As Windows 8 matures, we'll see more and better apps on the Store/WinRT side of the OS.
“And Xbox Music will be a huge killer app that will make Windows 8 seem enticing”
Renaming “Shit” to “Crap” doesn’t make it smell better. Same goes for renaming Zune to Xbox Music.
I see nothing that will threaten Apple iTunes and Amazon as the two leading music digital providers. Something tells me they’re not going to lose sleep over it.
Lol . To pull that trick Microsoft really shows how desperate they are . So basically you have to have three years old brain to operate it ? So in other words if you cannot operate it you are in Microsoft words stupid. Huh . This is a little bit insulting don't you think ?
To follow up Neufeldt2002 I too have joint issues, Rheumatoid arthritis,
and there is no way my hands and shoulders are going to handle reaching up to the screen over and over. Also a major use of my computer is for Photoshop and Lightroom so I won't buy any screen that isn't IPS. Somebody want to find me a screen that would be IPS and have touch control and have a price tag that wouldn't make you faint?
Get a mouse with a high DPI setting. My mouse is presently set to a DPI of 2000 for my desktop. An inch or two is all I need to navigate a 1680 x 1050 display.

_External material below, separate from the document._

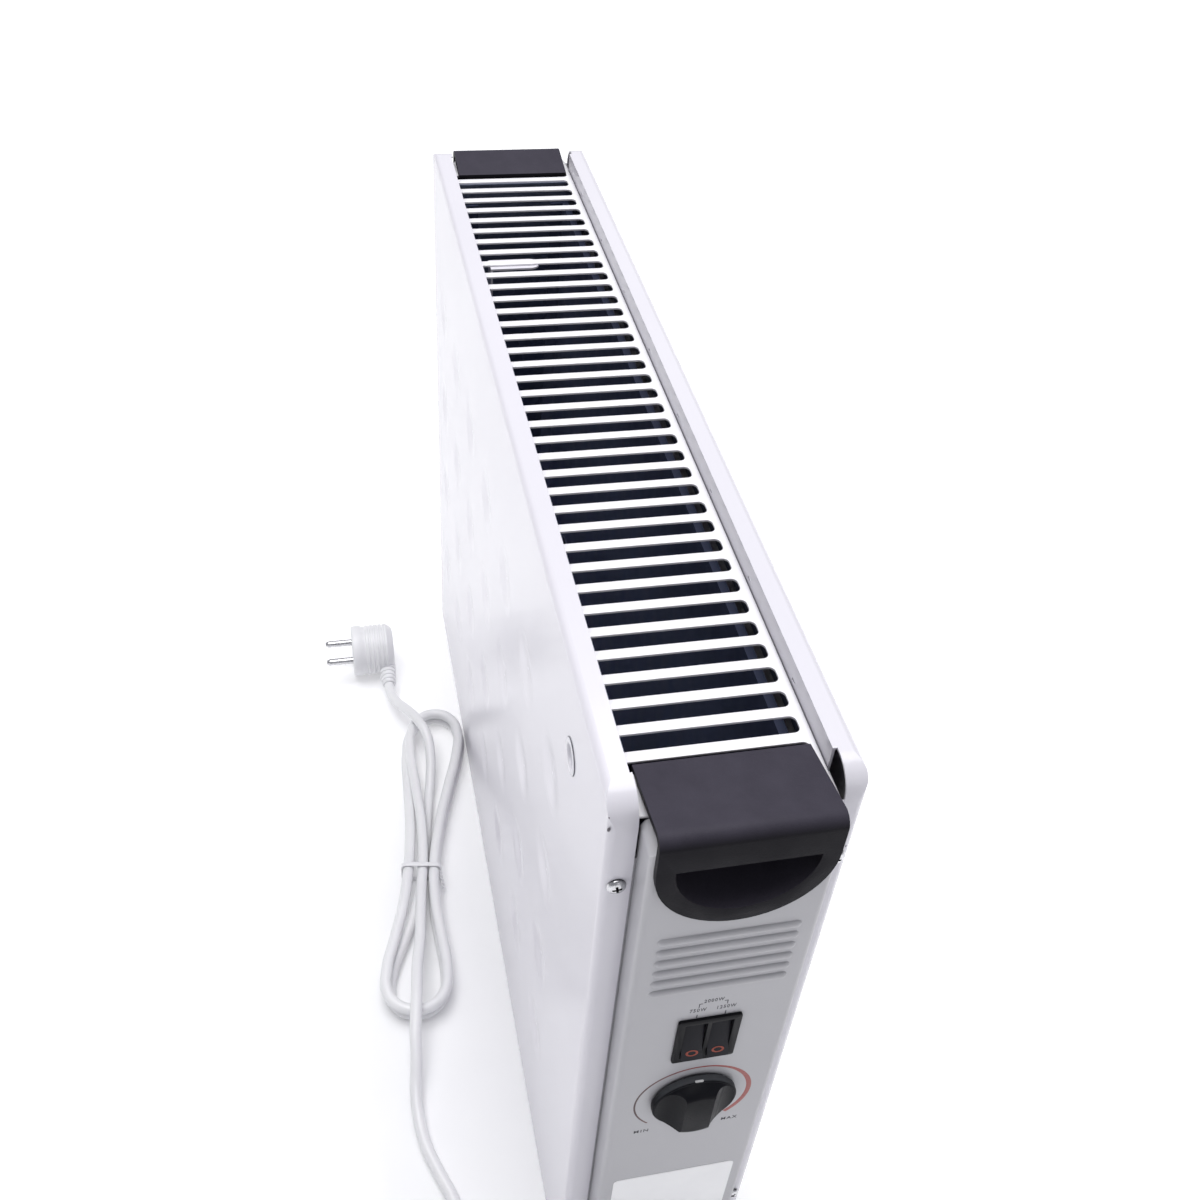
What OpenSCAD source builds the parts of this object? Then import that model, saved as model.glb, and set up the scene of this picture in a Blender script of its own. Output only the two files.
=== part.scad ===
// Portable convector heater: two pressed steel trays, raised end covers, a slotted
// top grille, moulded handles, an end control panel and a supply cord tied in a hank.
// Millimetres, +Z up. The floor is z = 0, the casing's middle is x = y = 0, and the
// controls are at the +X end. The face towards -Y is the front.

/* [Casing] */
// Length over the panels' end flanges
casing_length = 506; // [460:1:560]
// Depth over the two panel faces
casing_depth = 90.8; // [86:0.2:104]
// Height of the grille's top face above the floor
grille_height = 370; // [340:1:420]
// Rise of the panels' rim above the grille
rim_rise = 9; // [6:0.5:12]
// Width of the panels' top flange
rim_width = 9.7; // [8:0.1:10.2]
// Width of the panels' end and bottom flanges
flange_width = 10.6; // [10.4:0.1:12]
// Steel sheet thickness
sheet = 1; // [0.8:0.1:1.2]
// Corner radius of a panel, seen from the front
panel_corner_radius = 12; // [8:0.5:16]
// Radius of the folds round a panel face
fold_radius = 3; // [2.2:0.2:3.4]
// Length of rim without a lip at each end
lip_setback = 14; // [12:0.5:24]
// Step of the back panel's rim beyond its lip
rim_step = 1.7; // [0.5:0.1:2.2]
// Reach of the lips down beside the grille
lip_overlap = 6; // [3:0.5:8]
// Spacing of the slits in the lips
slit_pitch = 57; // [40:1:80]

/* [Pressed discs] */
// Diameter of a pressed disc
disc_diameter = 39; // [30:1:44]
// Depth of the pressing
disc_depth = 1.2; // [0.6:0.1:1.6]
// Spacing along the panel
disc_pitch_x = 61.5; // [56:0.5:64]
// Spacing up the panel
disc_pitch_z = 66.8; // [62:0.2:72]
// Drop from the grille to the top row's middle
disc_top_drop = 77.5; // [70:0.5:90]
// Distance of the first column from the panel's far end
disc_setback = 48; // [40:0.5:52]

/* [Grille] */
// Spacing of the slots
slot_pitch = 12.5; // [11:0.1:14]
// Width of a slot
slot_width = 7.9; // [6:0.1:8.5]
// Corner radius of the slots' back ends
slot_corner = 2.6; // [1:0.1:3]
// Solid margin beyond the rounded slot ends
slot_end_margin = 4; // [3:0.1:6]
// Depth of the grille's folded sides
grille_skirt = 10; // [8:0.5:12]
// Outside radius of the grille's folds
grille_fold = 1.4; // [1.2:0.1:2.2]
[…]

Since you need it for image manipulation you should get a mouse that can adjust the DPI on the fly for precision work in Photoshop.
As for a quality touch display for a good price that's fairly difficult presently without shelling out a lot of cash as you said. I just hope that OLED displays will be cheap (eventually at least). They've stated OLED screens can be printed and of course they're better than IPS displays. Hopefully 2013 can be the year OLED hits the mass market.